È ovviamente vero il secondo caso e, quindi, per il consumatore, essendo il mercato già concorrenziale, la modalità di assegnazione delle concessioni, in via diretta o mediante gara, è indifferente. Salvo che non si formino concentrazioni o, peggio, accordi collusivi. Rischi di distorsione dei prezzi e abusi, comunque, incombenti, potenzialmente, su qualsiasi mercato.

È altresì intuitivo che i maggiori ricavi, che l’ente concedente auspica di ricavare dalla messa a gara delle concessioni, verrebbero fatalmente ribaltati sul costo dei servizi al consumatore finale. Argomenti che si potrebbe tentare di portare a Bruxelles per riaprire lo spinoso dossier ma, probabilmente, con scarsa possibilità di ottenere un’esenzione. Alla fine della fiera, alla Bolkestein, governo e balneari, dovranno soggiacere, cercando, al più di limitare i danni. Per evitare ricorsi e difficoltà operative le modalità di gara dovrebbe prevedere la massima semplificazione e standardizzazione dei suoi processi. Sarebbe auspicabile, per esempio, calcolare la base d’asta con un meccanismo unificato, basato su di un multiplo del costo del servizio, rilevato dagli enti statistici, moltiplicato per un coefficiente dell’area oggetto della concessione. Per evitare concentrazioni che possano mettere a rischio l’equilibrio del mercato e la concorrenza, sarebbe opportuno prevedere norme contro l’accaparramento delle concessioni, da parte degli stessi soggetti o di operatori tra loro collegati.
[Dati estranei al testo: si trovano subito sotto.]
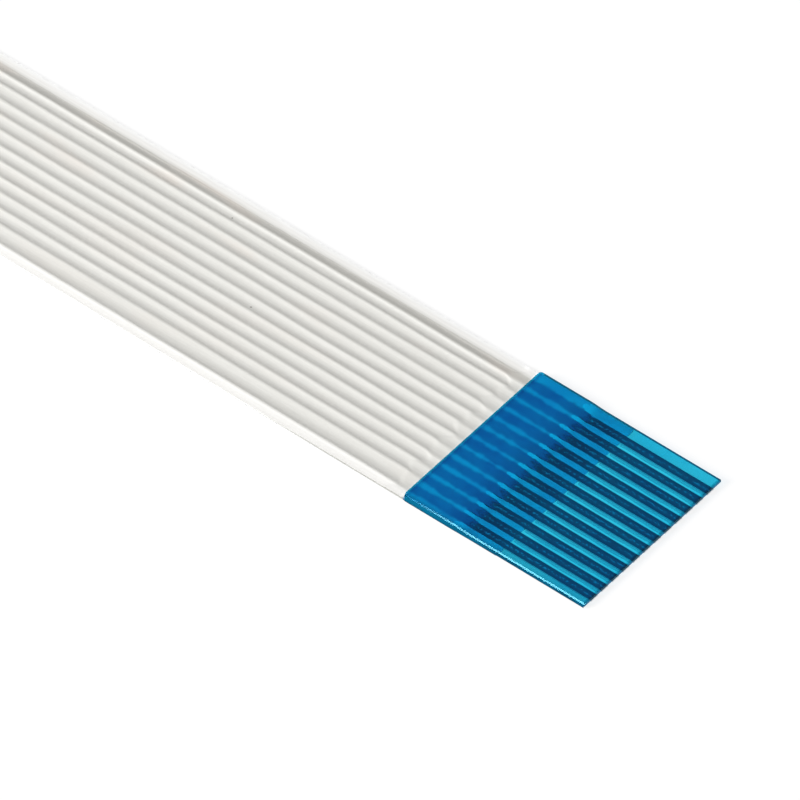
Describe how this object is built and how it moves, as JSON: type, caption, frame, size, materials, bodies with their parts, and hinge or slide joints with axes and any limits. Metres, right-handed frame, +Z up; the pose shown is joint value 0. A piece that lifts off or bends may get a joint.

Il diritto del concessionario uscente a un equo indennizzo non sembra contestabile. Ma le proposte circolate sui media, per determinarlo affidandosi a complicati e artificiosi calcoli di spese, investimenti e ammortamenti, effettuati nel corso del tempo, aprirebbe a una serie infinita di interminabili contenziosi. Meglio allora adottare un meccanismo, semplificato e uguale per tutti, simile all’indennità di avviamento per cessazione di locazione commerciale, che riconosce al conduttore uscente, una compensazione pari a 18 mensilità di affitto. Analogamente, il subentrante nella concessione del litorale, dovrebbe corrispondere al precedente concessionario, a titolo di compensazione per l’avviamento e gli investimenti non amovibili realizzati, un importo corrispondente a 1-2 nuovi canoni annuali di concessione. La monetizzazione dell’avviamento e degli investimenti fissi rimasti nel lotto assegnato al nuovo concessionario, difficilmente potrebbe classificarsi come trattamento discriminatorio tra le parti in gara. Per quanto riguarda, invece, l’esigenza di contenere la crescita dei prezzi dei servizi prestati ai consumatori, potrebbe rivelarsi utile un sistema lineare di incentivi-disincentivi, che proporzioni l’automatica variazione del canone annuale, a ogni incremento medio dei listini, rispetto alla stagione precedente, come rilevato dai dati pubblicati ufficialmente. Con la speranza che queste sintetiche riflessioni possano fornire utili spunti ai nostri decisori politici.